The Central Trigger System (CTS) consists in implementing the coincidence between the four telescopes. It identifies the status of the telescopes and writes this information as well as an absolute time (measured by a GPS) into an FIFO (First-in First-out) memory for each system coincidence. Once the data have been written in this FIFO, the CTS is ready to process new incoming events, about 330 nanoseconds after the coincidence occurred. The FIFO memory has a depth of 16000 events and is read out asynchronously. A schematic illustration of the HESS trigger system is depicted in Figure 1.
Figure 1

Schematic of the HESS Trigger System.

2.2. Phase-II

Since its inception in 2002, the HESS project keeps on delivering very significant results. In this very promising context, researchers of the collaboration have decided to improve the initial project by adding a new Very Large Central Telescope (VLCT) in the middle of the four existing ones. This new telescope should permit to increase the sensitivity of the global system as well as improving resolution for high-energy particles. It is composed of 2048 pixels which represent the energy of the incident event.
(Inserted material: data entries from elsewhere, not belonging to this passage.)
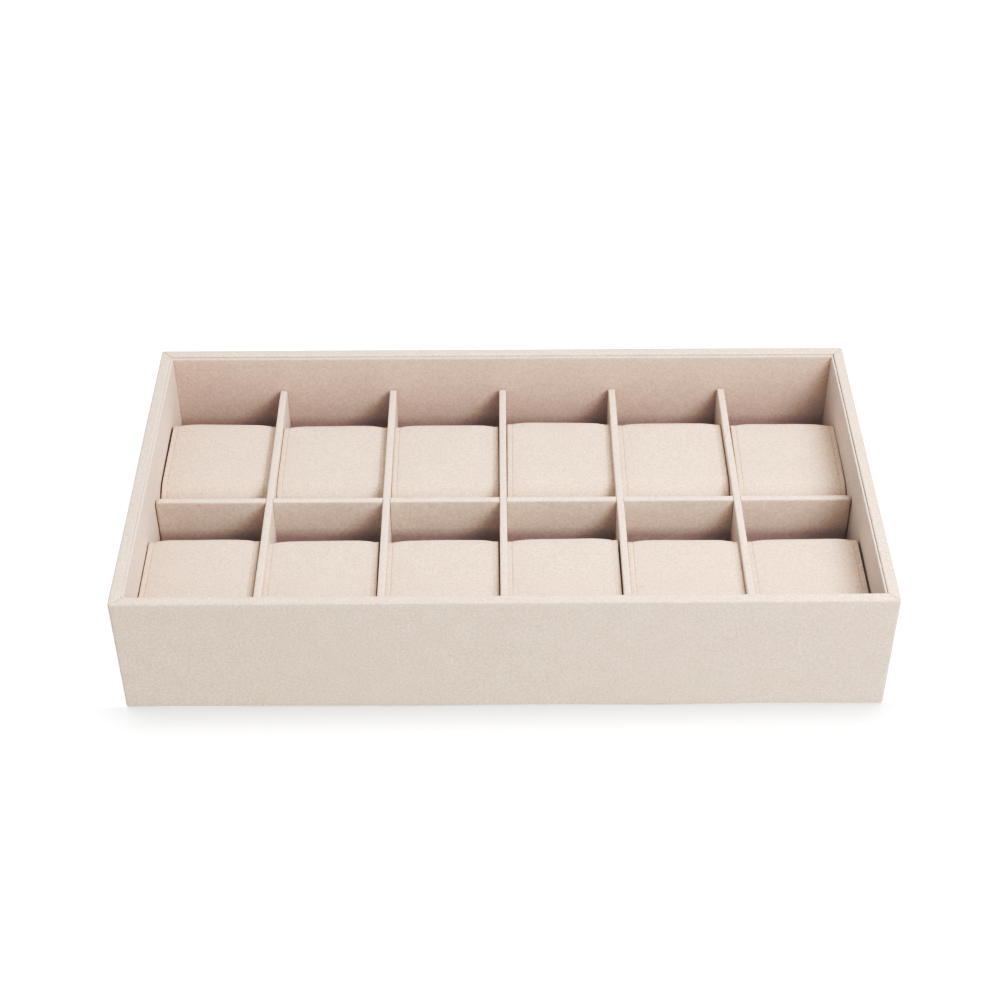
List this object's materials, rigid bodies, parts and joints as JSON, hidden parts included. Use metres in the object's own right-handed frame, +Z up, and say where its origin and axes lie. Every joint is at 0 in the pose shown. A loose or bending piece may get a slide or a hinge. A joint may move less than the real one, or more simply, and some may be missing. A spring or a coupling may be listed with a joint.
{
  "type": "watch tray insert",
  "caption": "Open suede-wrapped tray insert with a half-lapped divider grid and lift-out cushions that hold watches.",
  "frame": {"origin": "centre of the tray's footprint, on the surface that the tray stands on", "axes": "+X along the tray to the right, +Y from the front wall to the back wall, +Z up"},
  "size_m": [0.37, 0.199, 0.0693],
  "materials": {
    "outer_suede": "matt faux suede",
    "lining_suede": "matt faux suede",
    "divider_suede": "matt faux suede",
    "cushion_suede": "matt faux suede",
    "box_board": "raw fibre board",
    "under_cloth": "matt felted cloth"
  },
  "bodies": {
    "tray": {"front_wall_board": "box_board", "front_wall_wrap": "outer_suede", "front_lining": "lining_suede", "back_wall_board": "box_board", "back_wall_wrap": "outer_suede", "back_lining": "lining_suede", "left_wall_board": "box_board", "left_wall_wrap": "outer_suede", "left_lining": "lining_suede", "right_wall_board": "box_board", "right_wall_wrap": "outer_suede", "right_lining": "lining_suede", "base_board": "box_board", "base_cover": "under_cloth", "floor_lining": "lining_suede", "long_divider": "divider_suede", "cross_divider_1": "divider_suede", "cross_divider_2": "divider_suede", "cross_divider_3": "divider_suede", "cross_divider_4": "divider_suede", "cross_divider_5": "divider_suede"},
    "back_cushion_1": {"back_cushion_1": "cushion_suede", "back_cushion_1_left_cap": "cushion_suede", "back_cushion_1_right_cap": "cushion_suede"},
    "back_cushion_2": {"back_cushion_2": "cushion_suede", "back_cushion_2_left_cap": "cushion_suede", "back_cushion_2_right_cap": "cushion_suede"},
    "back_cushion_3": {"back_cushion_3": "cushion_suede", "back_cushion_3_left_cap": "cushion_suede", "back_cushion_3_right_cap": "cushion_suede"},
    "back_cushion_4": {"back_cushion_4": "cushion_suede", "back_cushion_4_left_cap": "cushion_suede", "back_cushion_4_right_cap": "cushion_suede"},
    "back_cushion_5": {"back_cushion_5": "cushion_suede", "back_cushion_5_left_cap": "cushion_suede", "back_cushion_5_right_cap": "cushion_suede"},
    "back_cushion_6": {"back_cushion_6": "cushion_suede", "back_cushion_6_left_cap": "cushion_suede", "back_cushion_6_right_cap": "cushion_suede"},
    "front_cushion_1": {"front_cushion_1": "cushion_suede", "front_cushion_1_left_cap": "cushion_suede", "front_cushion_1_right_cap": "cushion_suede"},
    "front_cushion_2": {"front_cushion_2": "cushion_suede", "front_cushion_2_left_cap": "cushion_suede", "front_cushion_2_right_cap": "cushion_suede"},
    "front_cushion_3": {"front_cushion_3": "cushion_suede", "front_cushion_3_left_cap": "cushion_suede", "front_cushion_3_right_cap": "cushion_suede"},
    "front_cushion_4": {"front_cushion_4": "cushion_suede", "front_cushion_4_left_cap": "cushion_suede", "front_cushion_4_right_cap": "cushion_suede"},
    "front_cushion_5": {"front_cushion_5": "cushion_suede", "front_cushion_5_left_cap": "cushion_suede", "front_cushion_5_right_cap": "cushion_suede"},
    "front_cushion_6": {"front_cushion_6": "cushion_suede", "front_cushion_6_left_cap": "cushion_suede", "front_cushion_6_right_cap": "cushion_suede"}
  },
  "joints": [
    {"name": "back_cushion_1_lift", "type": "slide", "parent": "tray", "child": "back_cushion_1", "axis": [0, 0, 1], "range_m": [0, 0.075]},
    {"name": "back_cushion_2_lift", "type": "slide", "parent": "tray", "child": "back_cushion_2", "axis": [0, 0, 1], "range_m": [0, 0.075]},
    {"name": "back_cushion_3_lift", "type": "slide", "parent": "tray", "child": "back_cushion_3", "axis": [0, 0, 1], "range_m": [0, 0.075]},
    {"name": "back_cushion_4_lift", "type": "slide", "parent": "tray", "child": "back_cushion_4", "axis": [0, 0, 1], "range_m": [0, 0.075]},
    {"name": "back_cushion_5_lift", "type": "slide", "parent": "tray", "child": "back_cushion_5", "axis": [0, 0, 1], "range_m": [0, 0.075]},
    {"name": "back_cushion_6_lift", "type": "slide", "parent": "tray", "child": "back_cushion_6", "axis": [0, 0, 1], "range_m": [0, 0.075]},
    {"name": "front_cushion_1_lift", "type": "slide", "parent": "tray", "child": "front_cushion_1", "axis": [0, 0, 1], "range_m": [0, 0.075]},
    {"name": "front_cushion_2_lift", "type": "slide", "parent": "tray", "child": "front_cushion_2", "axis": [0, 0, 1], "range_m": [0, 0.075]},
    {"name": "front_cushion_3_lift", "type": "slide", "parent": "tray", "child": "front_cushion_3", "axis": [0, 0, 1], "range_m": [0, 0.075]},
    {"name": "front_cushion_4_lift", "type": "slide", "parent": "tray", "child": "front_cushion_4", "axis": [0, 0, 1], "range_m": [0, 0.075]},
    {"name": "front_cushion_5_lift", "type": "slide", "parent": "tray", "child": "front_cushion_5", "axis": [0, 0, 1], "range_m": [0, 0.075]},
    {"name": "front_cushion_6_lift", "type": "slide", "parent": "tray", "child": "front_cushion_6", "axis": [0, 0, 1], "range_m": [0, 0.075]}
  ]
}
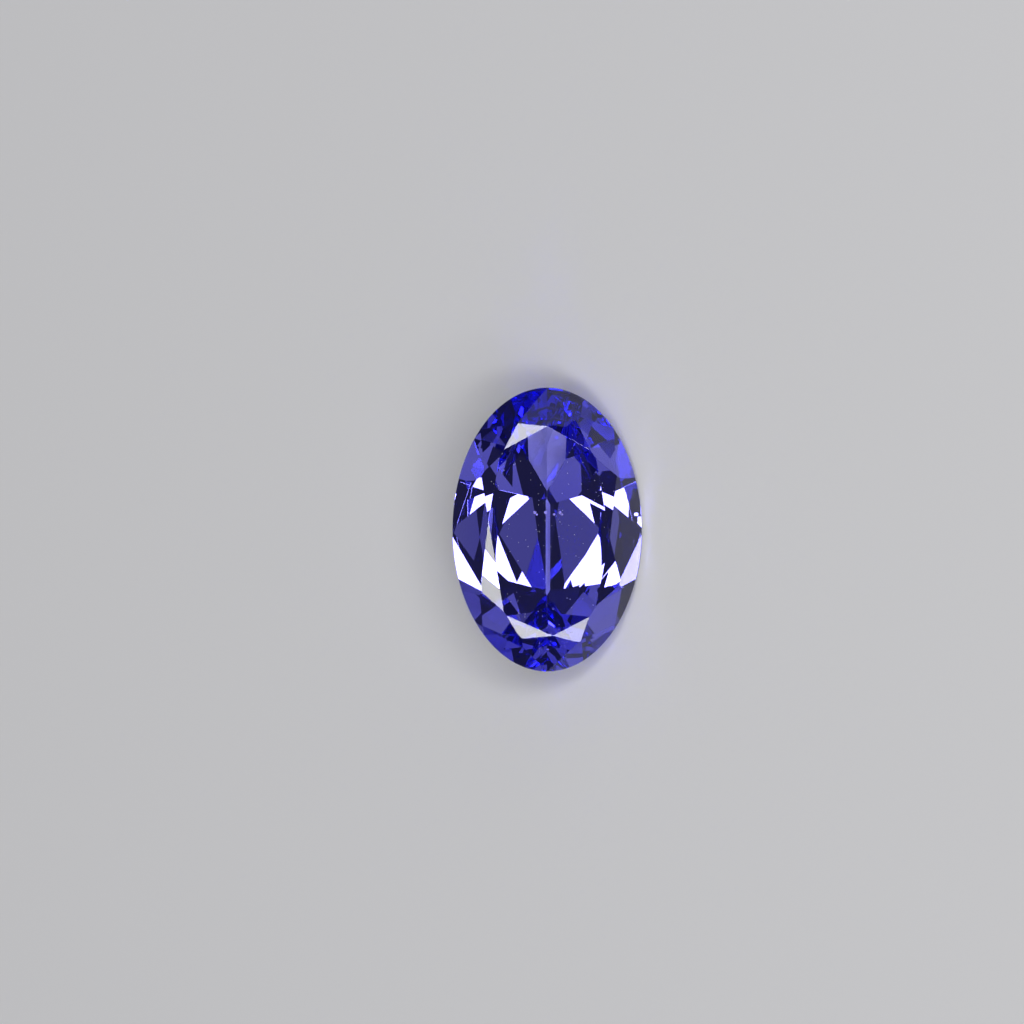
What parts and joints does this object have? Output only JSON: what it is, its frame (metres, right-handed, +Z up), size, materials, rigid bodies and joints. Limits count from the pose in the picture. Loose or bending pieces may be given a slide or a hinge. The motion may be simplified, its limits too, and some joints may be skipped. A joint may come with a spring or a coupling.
{
  "type": "faceted oval tanzanite gemstone",
  "caption": "Loose oval brilliant-cut gemstone in clear violet-blue, with a broad flat table, a faceted crown, a thin girdle and a keel-shaped pavilion, lying on one pavilion facet.",
  "frame": {"origin": "on the surface that the stone rests on, under the middle of its bounding box", "axes": "+Y along the stone's long axis, +Z up, away from the surface; the table faces up towards +X"},
  "size_m": [0.0032, 0.006, 0.0026],
  "materials": {
    "tanzanite": "polished, transparent"
  },
  "bodies": {
    "root": {"gemstone": "tanzanite"}
  },
  "joints": []
}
Considering the new approach, the quantity of data to be collected would drastically increase, and it becomes necessary to build a new trigger system in order to be compatible with the new requirements of the project.

One of the most challenging objectives of the HESS project is to detect particles which energy are below 50 GeV. In this energy range, it is not conceivable to use all telescopes (since the smallest ones cannot trigger), and only the fifth telescope may be used in a monoscopic mode.

The structure of the new triggering system is depicted in Figure 2. Data coming from the VLCT camera consist of 2048 pixels values which are first stored in a Serial Analog Memory (SAM). In parallel, data are also sent to a level 1 trigger (L1) whose structure is described in Section 2.1. The L1 trigger applies a basic analog threshold on the pixel's values and generates a binary signal indicating whether an event has to be kept (L1accept) or rejected (L1reject). In the case where an event is accepted, the entire image is converted into digital patterns. These data are stored in FIFO memories until a L2accept/L2reject signal coming from a second level trigger (L2) is generated.
Figure 2

Schematic of the VLCT Trigger System.

In parallel, data are sent to the PreL2 stage which thresholds the incoming pixels according to 3 energy levels. Each pixel value is coded into 2 bits corresponding to 3 states of energies. These images are then sent to the L2 Trigger. L1 and L2 trigger decisions are expected at average rates of 100 KHz and 3.5 KHz, respectively. Examples of simulated images are depicted in Figure 3.
Figure 3

Gamma (1–4), muon (5-6), and proton (7-8) images of different energies.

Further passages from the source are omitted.